Cultivating deep understanding is the surest path to finding your intuitive brilliance. 10

from book

Physicist Richard Feynman was known for his uncanny intuition; he had the knack of looking at a complex problem and seemingly plucking the solution out of thin air. The technical term for this ability is intuitive expertise, and it can seem rather mysterious to outside observers. But there’s a perfectly rational explanation for Feynman’s flashes of brilliance: his deep understanding of physics enabled him to intuit unexpected connections and patterns. Whatever subject you may be studying, it takes time and patience to build up the level of deep understanding on which intuitive expertise is built. But by employing a few simple strategies, you can accelerate the rate at which you acquire it. Start by getting back to basics. Feynman was famous for asking ‘stupid questions’ and would frustrate his students by bombarding them with questions about basic concepts.

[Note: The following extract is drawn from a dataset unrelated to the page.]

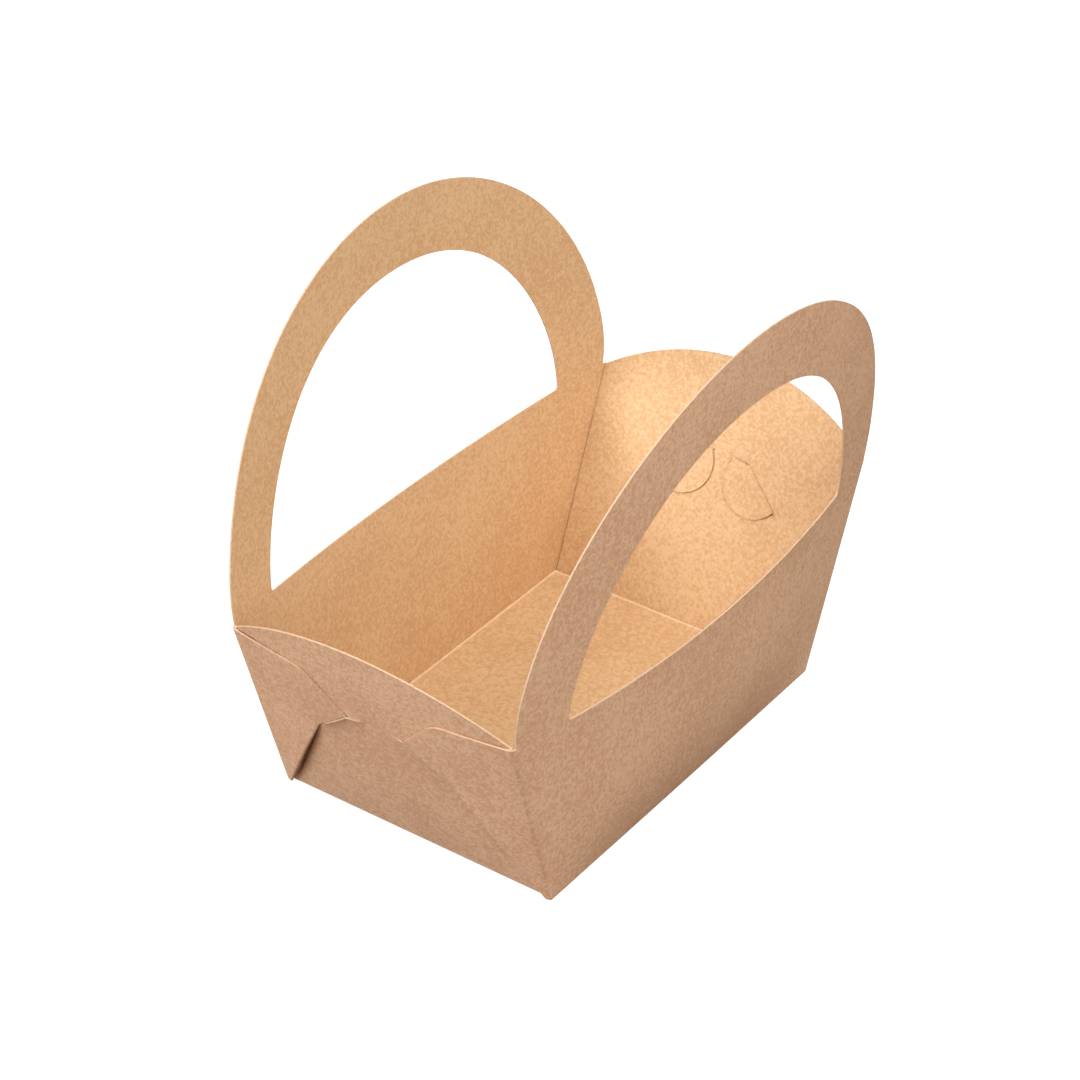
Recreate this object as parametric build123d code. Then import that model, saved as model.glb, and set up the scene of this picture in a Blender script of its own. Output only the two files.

However, Feynman knew something his students had yet to learn: it’s possible to progress to complex concepts when you only have a vague understanding of foundational concepts. On the other hand, it’s impossible to become an intuitive expert until you know the foundational concepts of your field inside-out. A challenging learning experience can lead to a deeper grasp of the subject. That’s why you should try and embrace the struggle. Resist taking shortcuts in your learning; if there are two ways to arrive at a solution, choose the longer, more involved one. Learning a few classic chess moves will probably improve your win rate in the short term, but a lengthier study of chess strategy is a better route to a deep understanding of the game.  Try not to give up immediately when things get really challenging. Instead, implement a struggle timer. Force yourself to sit with every challenge or obstacle for at least ten minutes before you look for a simpler solution. Finally, deepen your understanding of core concepts by proving them for yourself. Look at the theorems, ideas and processes that expert practitioners in your field have formulated, then try and prove them or replicate them for yourself. You’re not trying to disprove those practitioners’ work; you’re trying to understand the procedure and thought patterns behind it.  Accepting the truth of ideas just because experts say they’re true gives you a shallow understanding of your subject. To achieve deep knowledge and intuitive expertise, it’s better to work through those ideas for yourself. That way, you’ll become one of those experts!